%%

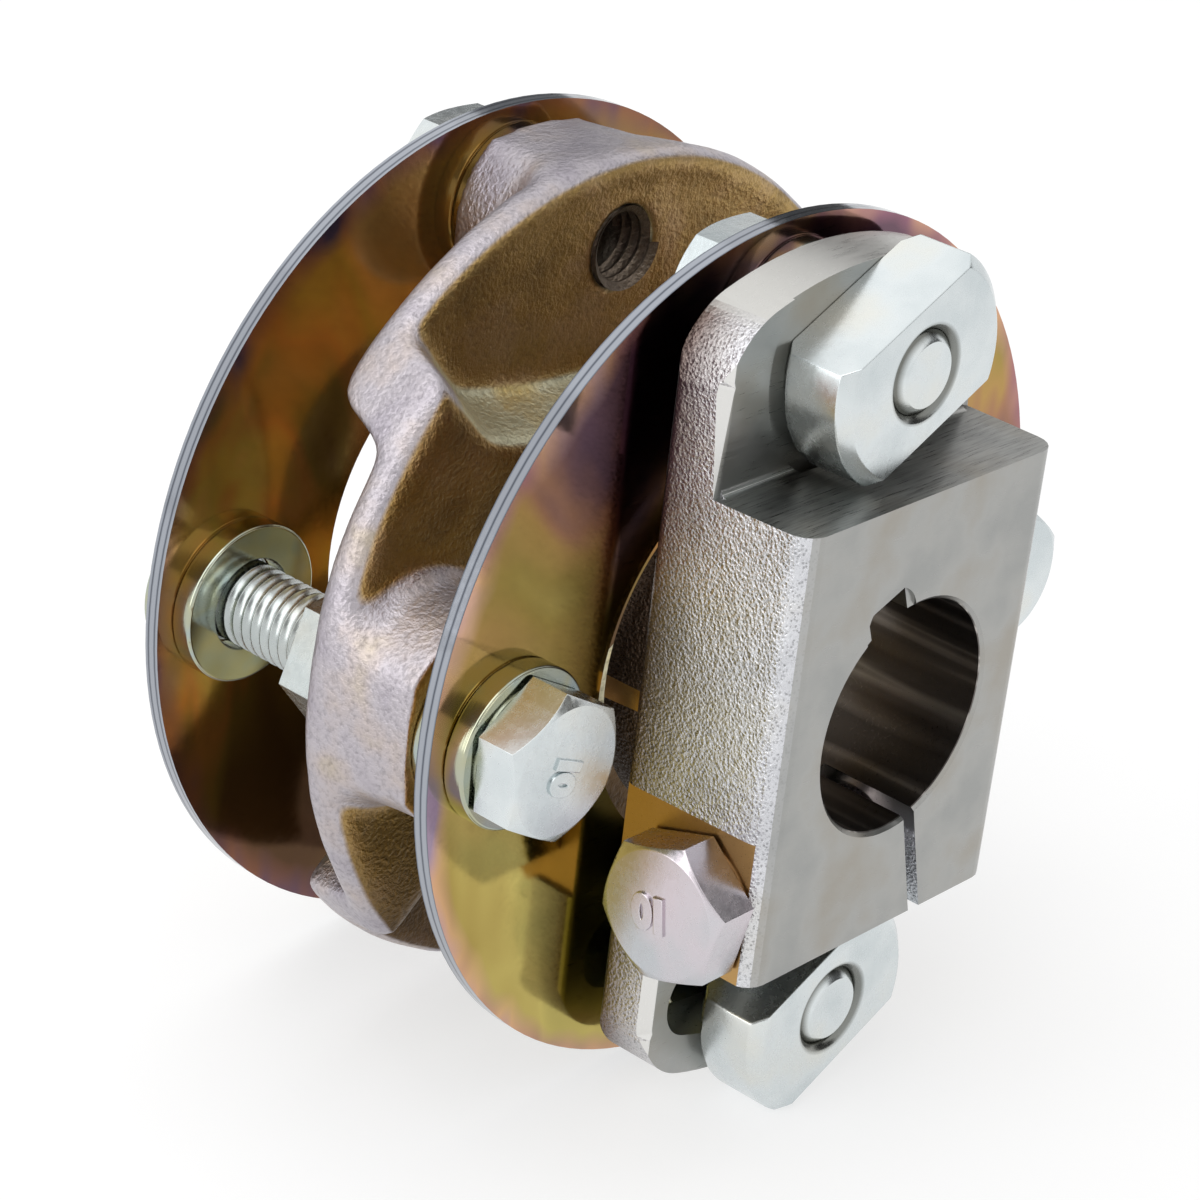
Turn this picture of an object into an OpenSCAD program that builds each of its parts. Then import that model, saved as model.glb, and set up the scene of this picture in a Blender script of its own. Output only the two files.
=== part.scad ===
// Double flexible-disc shaft coupling with a split clamp hub.
// The shaft runs along Y. The origin is on the shaft axis at the hub's front face,
// +Y runs from the hub towards the flange side, and +Z is up.
// Everything is in millimetres.

/* [Flexible discs] */
// Outer radius of the flexible discs
disc_r = 52.5; // [50.5:0.5:58]
// Radius of the hole in the middle of the discs
disc_hole_r = 25.5; // [24:0.5:28]
// Thickness of one spring steel lamina
lamina_t = 0.5; // [0.3:0.05:0.8]
// Radius of the circle that all the bolts stand on
bolt_circle_r = 40.65; // [39.5:0.05:41.5]
// Free space between the two packs of discs
disc_gap = 41.5; // [36:0.5:50]

/* [Clamp hub] */
// Width of the hub across its cast sides, at the front
hub_w = 45; // [42:0.5:47]
// Height of the hub's block between its two machined ledges
hub_h = 56; // [53:0.5:58]
// Extra half width that the cast sides gain towards the rear
side_draft = 0.4; // [0.2:0.1:0.8]
// Rounding of the block's upright front corners
block_corner_r = 3; // [1:0.5:5]
// Rounding of the block's upright rear corners
rear_corner_r = 1.5; // [0.5:0.5:3]
// Depth of the ledges, from the front face to the ears
ledge_depth = 13.4; // [12:0.1:16]
// Rounding where a ledge meets its ear
ledge_fillet_r = 1; // [0.5:0.1:2]
// Thickness of the two ears
ear_t = 7.45; // [6:0.05:10]
// Distance from the bolt circle out to the ears' round outer edge
ear_margin = 10.15; // [9.35:0.05:12.35]
// Rounding of the ears' outer corners
ear_corner_r = 10.5; // [6:0.5:12]
// Width of the bevel along the ears' upright front edges
ear_bevel = 1.2; // [0.4:0.1:2]
// Radius of the round boss behind the ears
hub_boss_r = 22.2; // [20:0.1:23]
// Length of the round boss behind the ears
hub_boss_len = 4.9; // [3:0.1:8]
// Radius of the machined ring that the upper nut seats on
seat_ring_r = 15.5; // [14.5:0.1:16]
// Depth of the machined ring that the upper nut seats on
seat_ring_depth = 0.3; // [0.1:0.1:0.8]
// Half angle of the curved slot in the lower ear
slot_half_angle = 20; // [16:0.5:21]
// Width of the curved slot in the lower ear
slot_w = 10.3; // [10.2:0.1:10.4]

/* [Shaft bore] */
// Radius of the shaft bore
bore_r = 14.3; // [12:0.05:15]
// Chamfer at both mouths of the bore
bore_chamfer = 0.5; // [0.3:0.1:1.2]
// Width of the keyway
key_w = 6.35; // [5:0.05:8]
// Height of the keyway's floor above the bore's wall
key_rise = 2.8; // [2:0.1:3.6]
// Direction of the keyway about the shaft, from +X
key_angle = 111; // [95:1:125]
// Radius of the shallow round relief at the keyway's corner
relief_r = 4.3; // [3:0.1:5]
// Depth of the shallow round relief
relief_depth = 0.4; // [0.2:0.1:1]
// Width of the split that lets the hub close on the shaft
split_w = 1.9; // [1:0.1:3]
// Direction of the split about the shaft, from +X
split_angle = -74; // [-80:1:-68]

/* [Clamp bolt] */
// Distance of the clamp bolt behind the front face
clamp_y = 9.25; // [8.5:0.05:12]
// Distance of the clamp bolt below the shaft
clamp_drop = 20; // [19.8:0.1:21]
// Length of the clamp bolt under its head
clamp_len = 40; // [30:1:42]
// Depth of the milled flat that the clamp bolt's head seats on, into the front half width
flat_depth = 0.3; // [0.1:0.1:1]
// Height of the milled flat's top edge, below the shaft
flat_top = 9.8; // [8:0.1:10.5]

/* [Fasteners] */
// Thread radius of all the bolts
bolt_r = 5; // [4:0.5:5]
// Width across the flats of the hexagons
hex_af = 16; // [15:0.5:17]
// Height of the bolt heads
head_h = 6.3; // [5:0.1:7]
// Length of the bolts that hold the front discs to the casting
front_tapped_len = 20; // [17:1:24]
// Length of the bolts that hold the rear discs to the casting
rear_tapped_len = 16; // [14:1:20]
// Length of the bolts that hold the hub's ears
ear_bolt_len = 25; // [24:0.5:26]
// Length of the two loose bolts for the flange
flange_bolt_len = 25; // [23:1:28]
// Outer radius of the thick washers
washer_r = 9.75; // [9.3:0.05:11]
// Thickness of the thick washers
washer_t = 2.9; // [2:0.1:4]
// Hole radius of the thick washers
washer_hole_r = 5.6; // [5.3:0.05:6]
// Radius of the two turned plate nuts
plate_nut_r = 14; // [12.5:0.1:14.4]
// Width across the two flats of the plate nuts
plate_nut_af = 16.4; // [14:0.1:20]
// Thickness of the plate nuts
plate_nut_t = 9.7; // [8:0.1:11]
// Direction of the plate nuts' flats, from +X
plate_nut_angle = 25; // [0:1:90]
// Free space kept round the plate nuts where they reach over the ledges
plate_nut_room = 0.3; // [0.1:0.1:0.6]

/* [Centre casting] */
// Outer radius of the casting
cast_r = 52; // [51.5:0.5:56]
// Depth of the casting over both of its staggered webs
cast_depth = 14.7; // [13:0.1:17]
// Width of the casting's rim
rim_w = 5.8; // [5:0.1:6.5]
// Height of the rim above the recessed side of the webs
lip_h = 0.8; // [0.4:0.1:1.2]
// Distance of the rim's crest from its outer radius
lip_w = 2.5; // [2:0.1:3.5]
// Radius of the hollow rounding between a web and its rim
lip_hollow_r = 3; // [2:0.1:4]
// Rounding of the rim's outer edges
rim_round = 2.4; // [1:0.1:2.4]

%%

▶ [PROBLEM DESCRIPTION] Reproduce the data shown above exactly.

▶ [ANSWER FOR THE TASK]
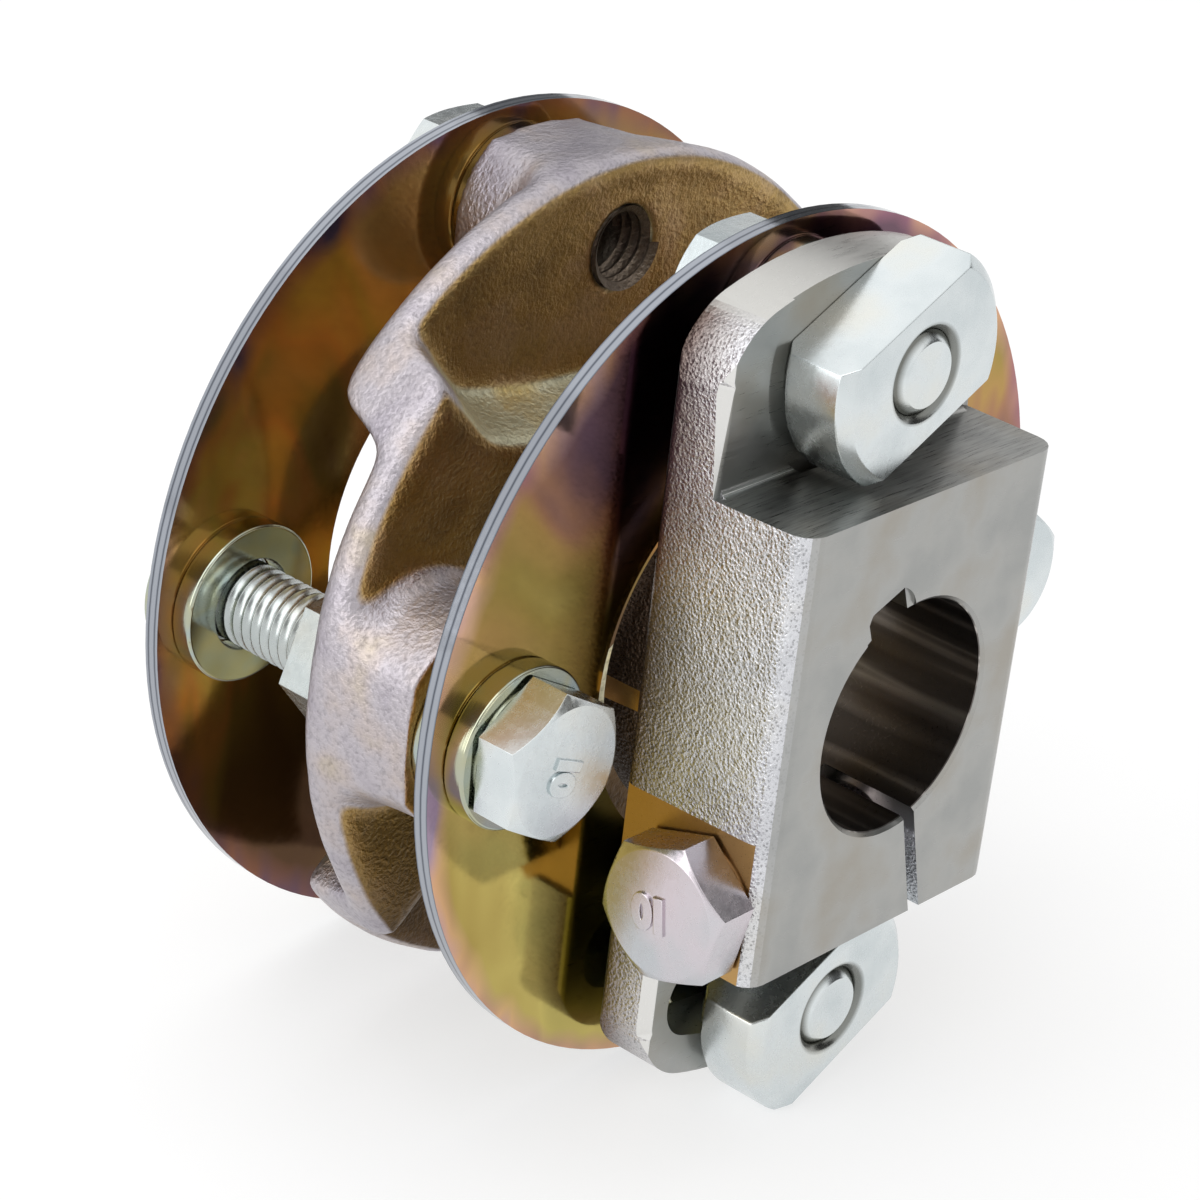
Turn this picture of an object into an OpenSCAD program that builds each of its parts. Then import that model, saved as model.glb, and set up the scene of this picture in a Blender script of its own. Output only the two files.
=== part.scad ===
// Double flexible-disc shaft coupling with a split clamp hub.
// The shaft runs along Y. The origin is on the shaft axis at the hub's front face,
// +Y runs from the hub towards the flange side, and +Z is up.
// Everything is in millimetres.

/* [Flexible discs] */
// Outer radius of the flexible discs
disc_r = 52.5; // [50.5:0.5:58]
// Radius of the hole in the middle of the discs
disc_hole_r = 25.5; // [24:0.5:28]
// Thickness of one spring steel lamina
lamina_t = 0.5; // [0.3:0.05:0.8]
// Radius of the circle that all the bolts stand on
bolt_circle_r = 40.65; // [39.5:0.05:41.5]
// Free space between the two packs of discs
disc_gap = 41.5; // [36:0.5:50]

/* [Clamp hub] */
// Width of the hub across its cast sides, at the front
hub_w = 45; // [42:0.5:47]
// Height of the hub's block between its two machined ledges
hub_h = 56; // [53:0.5:58]
// Extra half width that the cast sides gain towards the rear
side_draft = 0.4; // [0.2:0.1:0.8]
// Rounding of the block's upright front corners
block_corner_r = 3; // [1:0.5:5]
// Rounding of the block's upright rear corners
rear_corner_r = 1.5; // [0.5:0.5:3]
// Depth of the ledges, from the front face to the ears
ledge_depth = 13.4; // [12:0.1:16]
// Rounding where a ledge meets its ear
ledge_fillet_r = 1; // [0.5:0.1:2]
// Thickness of the two ears
ear_t = 7.45; // [6:0.05:10]
// Distance from the bolt circle out to the ears' round outer edge
ear_margin = 10.15; // [9.35:0.05:12.35]
// Rounding of the ears' outer corners
ear_corner_r = 10.5; // [6:0.5:12]
// Width of the bevel along the ears' upright front edges
ear_bevel = 1.2; // [0.4:0.1:2]
// Radius of the round boss behind the ears
hub_boss_r = 22.2; // [20:0.1:23]
// Length of the round boss behind the ears
hub_boss_len = 4.9; // [3:0.1:8]
// Radius of the machined ring that the upper nut seats on
seat_ring_r = 15.5; // [14.5:0.1:16]
// Depth of the machined ring that the upper nut seats on
seat_ring_depth = 0.3; // [0.1:0.1:0.8]
// Half angle of the curved slot in the lower ear
slot_half_angle = 20; // [16:0.5:21]
// Width of the curved slot in the lower ear
slot_w = 10.3; // [10.2:0.1:10.4]

/* [Shaft bore] */
// Radius of the shaft bore
bore_r = 14.3; // [12:0.05:15]
// Chamfer at both mouths of the bore
bore_chamfer = 0.5; // [0.3:0.1:1.2]
// Width of the keyway
key_w = 6.35; // [5:0.05:8]
// Height of the keyway's floor above the bore's wall
key_rise = 2.8; // [2:0.1:3.6]
// Direction of the keyway about the shaft, from +X
key_angle = 111; // [95:1:125]
// Radius of the shallow round relief at the keyway's corner
relief_r = 4.3; // [3:0.1:5]
// Depth of the shallow round relief
relief_depth = 0.4; // [0.2:0.1:1]
// Width of the split that lets the hub close on the shaft
split_w = 1.9; // [1:0.1:3]
// Direction of the split about the shaft, from +X
split_angle = -74; // [-80:1:-68]

/* [Clamp bolt] */
// Distance of the clamp bolt behind the front face
clamp_y = 9.25; // [8.5:0.05:12]
// Distance of the clamp bolt below the shaft
clamp_drop = 20; // [19.8:0.1:21]
// Length of the clamp bolt under its head
clamp_len = 40; // [30:1:42]
// Depth of the milled flat that the clamp bolt's head seats on, into the front half width
flat_depth = 0.3; // [0.1:0.1:1]
// Height of the milled flat's top edge, below the shaft
flat_top = 9.8; // [8:0.1:10.5]

/* [Fasteners] */
// Thread radius of all the bolts
bolt_r = 5; // [4:0.5:5]
// Width across the flats of the hexagons
hex_af = 16; // [15:0.5:17]
// Height of the bolt heads
head_h = 6.3; // [5:0.1:7]
// Length of the bolts that hold the front discs to the casting
front_tapped_len = 20; // [17:1:24]
// Length of the bolts that hold the rear discs to the casting
rear_tapped_len = 16; // [14:1:20]
// Length of the bolts that hold the hub's ears
ear_bolt_len = 25; // [24:0.5:26]
// Length of the two loose bolts for the flange
flange_bolt_len = 25; // [23:1:28]
// Outer radius of the thick washers
washer_r = 9.75; // [9.3:0.05:11]
// Thickness of the thick washers
washer_t = 2.9; // [2:0.1:4]
// Hole radius of the thick washers
washer_hole_r = 5.6; // [5.3:0.05:6]
// Radius of the two turned plate nuts
plate_nut_r = 14; // [12.5:0.1:14.4]
// Width across the two flats of the plate nuts
plate_nut_af = 16.4; // [14:0.1:20]
// Thickness of the plate nuts
plate_nut_t = 9.7; // [8:0.1:11]
// Direction of the plate nuts' flats, from +X
plate_nut_angle = 25; // [0:1:90]
// Free space kept round the plate nuts where they reach over the ledges
plate_nut_room = 0.3; // [0.1:0.1:0.6]

/* [Centre casting] */
// Outer radius of the casting
cast_r = 52; // [51.5:0.5:56]
// Depth of the casting over both of its staggered webs
cast_depth = 14.7; // [13:0.1:17]
// Width of the casting's rim
rim_w = 5.8; // [5:0.1:6.5]
// Height of the rim above the recessed side of the webs
lip_h = 0.8; // [0.4:0.1:1.2]
// Distance of the rim's crest from its outer radius
lip_w = 2.5; // [2:0.1:3.5]
// Radius of the hollow rounding between a web and its rim
lip_hollow_r = 3; // [2:0.1:4]
// Rounding of the rim's outer edges
rim_round = 2.4; // [1:0.1:2.4]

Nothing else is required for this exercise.